> [Exercise description]:
Locate the line that contains "Write part 3" in the entries below, then repeat it and every following line through the line that contains "finish.bump(fibres, 0.0002, 0.4))", exactly, and no others.

> [Records supplied]:

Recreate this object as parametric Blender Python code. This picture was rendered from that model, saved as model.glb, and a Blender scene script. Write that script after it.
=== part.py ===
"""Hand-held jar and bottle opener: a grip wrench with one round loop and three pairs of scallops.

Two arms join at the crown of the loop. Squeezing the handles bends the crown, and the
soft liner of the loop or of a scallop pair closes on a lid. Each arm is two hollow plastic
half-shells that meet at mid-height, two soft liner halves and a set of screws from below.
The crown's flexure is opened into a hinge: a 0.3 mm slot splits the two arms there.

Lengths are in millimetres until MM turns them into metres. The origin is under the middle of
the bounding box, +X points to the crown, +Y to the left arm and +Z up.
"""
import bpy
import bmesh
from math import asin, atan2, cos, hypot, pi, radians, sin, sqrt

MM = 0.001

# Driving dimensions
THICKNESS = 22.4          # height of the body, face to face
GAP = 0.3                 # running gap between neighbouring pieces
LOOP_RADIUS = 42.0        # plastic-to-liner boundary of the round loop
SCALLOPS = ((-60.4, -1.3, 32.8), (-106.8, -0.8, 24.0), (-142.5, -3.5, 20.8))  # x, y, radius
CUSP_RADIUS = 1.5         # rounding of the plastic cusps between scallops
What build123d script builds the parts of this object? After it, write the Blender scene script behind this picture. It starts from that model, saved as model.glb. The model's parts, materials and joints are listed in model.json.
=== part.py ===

---

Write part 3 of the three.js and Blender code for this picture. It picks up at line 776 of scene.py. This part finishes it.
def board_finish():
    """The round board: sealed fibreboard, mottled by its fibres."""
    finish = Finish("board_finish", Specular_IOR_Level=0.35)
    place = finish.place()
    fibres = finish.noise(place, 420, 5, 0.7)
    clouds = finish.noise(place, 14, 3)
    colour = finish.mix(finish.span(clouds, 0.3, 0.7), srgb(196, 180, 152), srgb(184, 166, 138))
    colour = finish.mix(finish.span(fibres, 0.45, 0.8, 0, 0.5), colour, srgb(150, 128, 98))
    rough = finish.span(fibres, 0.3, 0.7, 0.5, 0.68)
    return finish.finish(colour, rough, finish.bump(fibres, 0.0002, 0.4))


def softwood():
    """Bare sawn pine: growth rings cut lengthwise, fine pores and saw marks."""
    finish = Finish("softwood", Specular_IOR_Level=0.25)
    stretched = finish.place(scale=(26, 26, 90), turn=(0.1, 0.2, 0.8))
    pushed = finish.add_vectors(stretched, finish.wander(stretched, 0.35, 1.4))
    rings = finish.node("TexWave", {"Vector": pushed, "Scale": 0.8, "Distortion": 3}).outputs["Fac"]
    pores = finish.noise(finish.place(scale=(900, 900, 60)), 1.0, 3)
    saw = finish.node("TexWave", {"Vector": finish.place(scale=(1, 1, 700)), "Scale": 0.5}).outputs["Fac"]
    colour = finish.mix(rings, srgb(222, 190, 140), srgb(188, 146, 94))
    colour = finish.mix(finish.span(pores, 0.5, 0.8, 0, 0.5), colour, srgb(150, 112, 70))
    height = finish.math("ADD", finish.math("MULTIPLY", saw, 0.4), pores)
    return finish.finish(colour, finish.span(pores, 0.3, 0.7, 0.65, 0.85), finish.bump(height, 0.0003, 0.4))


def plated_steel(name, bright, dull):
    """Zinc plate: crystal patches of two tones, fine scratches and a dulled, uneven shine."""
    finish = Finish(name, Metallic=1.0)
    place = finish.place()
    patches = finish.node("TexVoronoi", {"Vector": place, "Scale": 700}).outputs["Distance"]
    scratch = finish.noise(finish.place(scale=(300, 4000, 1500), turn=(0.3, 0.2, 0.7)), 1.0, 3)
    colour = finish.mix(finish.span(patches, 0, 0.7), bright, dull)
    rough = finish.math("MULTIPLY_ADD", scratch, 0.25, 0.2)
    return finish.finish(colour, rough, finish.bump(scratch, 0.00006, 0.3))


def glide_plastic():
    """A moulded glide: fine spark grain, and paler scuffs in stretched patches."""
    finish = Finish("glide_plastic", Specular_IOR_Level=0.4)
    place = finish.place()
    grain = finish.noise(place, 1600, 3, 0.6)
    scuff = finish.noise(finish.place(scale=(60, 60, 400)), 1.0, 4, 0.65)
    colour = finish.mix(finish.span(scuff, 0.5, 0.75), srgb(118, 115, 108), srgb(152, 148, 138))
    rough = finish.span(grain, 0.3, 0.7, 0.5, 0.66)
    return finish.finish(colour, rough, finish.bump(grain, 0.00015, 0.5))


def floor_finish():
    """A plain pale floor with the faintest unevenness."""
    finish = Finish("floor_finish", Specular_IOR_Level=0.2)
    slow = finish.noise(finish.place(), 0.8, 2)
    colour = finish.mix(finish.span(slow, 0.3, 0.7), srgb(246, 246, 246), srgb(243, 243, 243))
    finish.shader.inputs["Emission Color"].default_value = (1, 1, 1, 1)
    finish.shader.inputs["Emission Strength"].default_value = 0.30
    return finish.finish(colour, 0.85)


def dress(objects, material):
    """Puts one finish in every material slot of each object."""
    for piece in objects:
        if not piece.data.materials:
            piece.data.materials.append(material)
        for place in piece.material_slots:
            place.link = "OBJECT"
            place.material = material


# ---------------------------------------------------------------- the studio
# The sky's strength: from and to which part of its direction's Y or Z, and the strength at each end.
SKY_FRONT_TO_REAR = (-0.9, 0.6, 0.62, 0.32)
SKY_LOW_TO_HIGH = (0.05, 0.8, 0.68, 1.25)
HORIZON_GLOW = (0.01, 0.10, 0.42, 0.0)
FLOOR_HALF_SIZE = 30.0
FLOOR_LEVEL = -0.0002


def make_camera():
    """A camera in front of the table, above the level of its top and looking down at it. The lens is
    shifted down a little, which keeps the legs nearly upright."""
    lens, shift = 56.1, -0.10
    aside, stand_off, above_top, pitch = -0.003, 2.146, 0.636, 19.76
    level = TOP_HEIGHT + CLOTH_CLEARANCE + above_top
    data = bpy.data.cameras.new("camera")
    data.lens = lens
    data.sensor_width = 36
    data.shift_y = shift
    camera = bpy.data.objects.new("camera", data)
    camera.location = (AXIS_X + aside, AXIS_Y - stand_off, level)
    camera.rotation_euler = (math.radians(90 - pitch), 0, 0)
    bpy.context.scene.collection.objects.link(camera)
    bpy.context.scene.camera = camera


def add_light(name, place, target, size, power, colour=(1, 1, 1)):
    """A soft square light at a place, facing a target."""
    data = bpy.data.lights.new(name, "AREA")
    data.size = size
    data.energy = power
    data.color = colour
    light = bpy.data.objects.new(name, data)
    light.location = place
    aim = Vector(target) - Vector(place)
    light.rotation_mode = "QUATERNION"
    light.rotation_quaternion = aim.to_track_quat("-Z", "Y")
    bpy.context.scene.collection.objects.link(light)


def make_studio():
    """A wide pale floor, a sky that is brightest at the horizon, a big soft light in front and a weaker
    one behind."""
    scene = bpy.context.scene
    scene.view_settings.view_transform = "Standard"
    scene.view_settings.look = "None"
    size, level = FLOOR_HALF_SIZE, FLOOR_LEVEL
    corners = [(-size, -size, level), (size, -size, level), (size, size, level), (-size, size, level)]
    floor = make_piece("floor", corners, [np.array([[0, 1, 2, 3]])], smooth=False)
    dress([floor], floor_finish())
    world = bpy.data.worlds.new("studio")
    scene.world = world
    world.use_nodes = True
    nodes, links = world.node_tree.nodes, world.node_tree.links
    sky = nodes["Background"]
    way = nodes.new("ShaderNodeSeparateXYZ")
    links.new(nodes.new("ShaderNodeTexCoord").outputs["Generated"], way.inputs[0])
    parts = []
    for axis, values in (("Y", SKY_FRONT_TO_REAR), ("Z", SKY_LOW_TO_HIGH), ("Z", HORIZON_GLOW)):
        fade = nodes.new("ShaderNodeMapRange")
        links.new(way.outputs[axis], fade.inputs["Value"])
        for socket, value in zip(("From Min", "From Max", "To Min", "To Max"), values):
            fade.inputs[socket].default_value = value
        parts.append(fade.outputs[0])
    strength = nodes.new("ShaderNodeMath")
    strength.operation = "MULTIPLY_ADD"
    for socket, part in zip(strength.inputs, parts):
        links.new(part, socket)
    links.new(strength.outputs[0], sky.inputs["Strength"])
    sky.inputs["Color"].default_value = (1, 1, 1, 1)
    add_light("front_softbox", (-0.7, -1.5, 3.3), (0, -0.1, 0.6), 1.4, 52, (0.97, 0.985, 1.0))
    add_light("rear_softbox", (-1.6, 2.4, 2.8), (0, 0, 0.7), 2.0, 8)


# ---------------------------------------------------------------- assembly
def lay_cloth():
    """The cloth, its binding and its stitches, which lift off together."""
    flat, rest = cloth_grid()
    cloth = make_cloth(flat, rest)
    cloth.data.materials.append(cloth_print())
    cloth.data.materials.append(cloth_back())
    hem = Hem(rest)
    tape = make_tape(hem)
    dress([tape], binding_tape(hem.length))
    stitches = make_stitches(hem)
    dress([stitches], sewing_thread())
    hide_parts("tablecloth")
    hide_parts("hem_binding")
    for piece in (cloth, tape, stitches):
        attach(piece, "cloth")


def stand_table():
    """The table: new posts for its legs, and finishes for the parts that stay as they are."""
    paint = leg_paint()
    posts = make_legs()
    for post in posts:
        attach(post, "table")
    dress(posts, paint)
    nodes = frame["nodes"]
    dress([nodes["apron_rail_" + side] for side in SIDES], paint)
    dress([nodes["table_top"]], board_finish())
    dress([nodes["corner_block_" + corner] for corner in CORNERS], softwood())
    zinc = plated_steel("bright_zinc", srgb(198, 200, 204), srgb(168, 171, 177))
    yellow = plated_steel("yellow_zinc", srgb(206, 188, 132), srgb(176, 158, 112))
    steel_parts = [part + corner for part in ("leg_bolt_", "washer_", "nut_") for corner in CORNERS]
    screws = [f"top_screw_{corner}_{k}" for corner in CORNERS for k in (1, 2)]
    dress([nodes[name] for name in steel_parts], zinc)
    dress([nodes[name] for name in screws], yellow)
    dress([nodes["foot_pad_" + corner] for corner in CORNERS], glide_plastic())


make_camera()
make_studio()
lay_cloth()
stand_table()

--

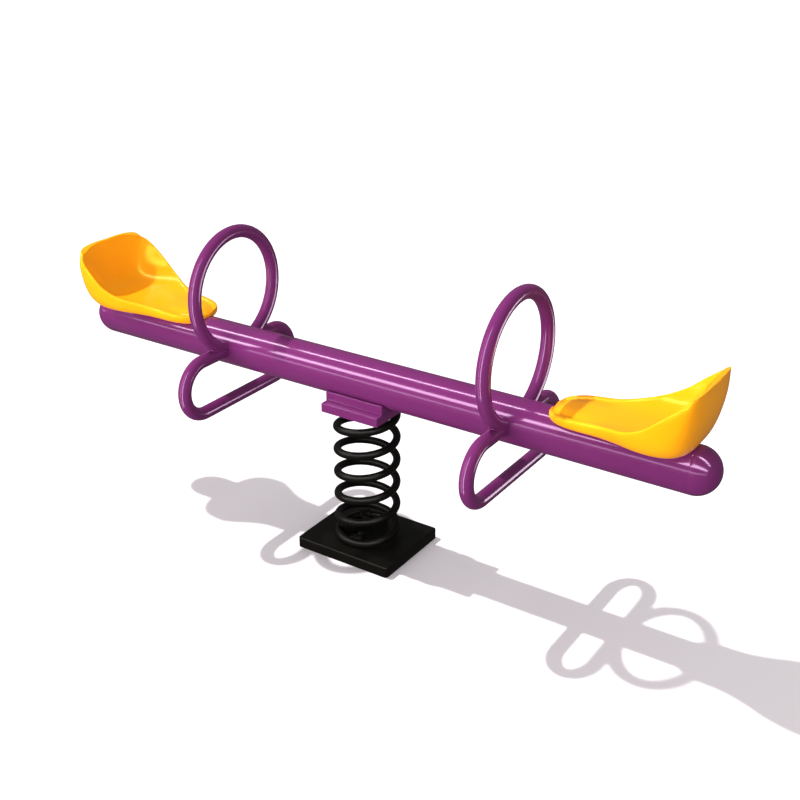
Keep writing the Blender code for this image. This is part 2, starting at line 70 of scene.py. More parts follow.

> [Exercise result]:
Write part 3 of the three.js and Blender code for this picture. It picks up at line 776 of scene.py. This part finishes it.
def board_finish():
    """The round board: sealed fibreboard, mottled by its fibres."""
    finish = Finish("board_finish", Specular_IOR_Level=0.35)
    place = finish.place()
    fibres = finish.noise(place, 420, 5, 0.7)
    clouds = finish.noise(place, 14, 3)
    colour = finish.mix(finish.span(clouds, 0.3, 0.7), srgb(196, 180, 152), srgb(184, 166, 138))
    colour = finish.mix(finish.span(fibres, 0.45, 0.8, 0, 0.5), colour, srgb(150, 128, 98))
    rough = finish.span(fibres, 0.3, 0.7, 0.5, 0.68)
    return finish.finish(colour, rough, finish.bump(fibres, 0.0002, 0.4))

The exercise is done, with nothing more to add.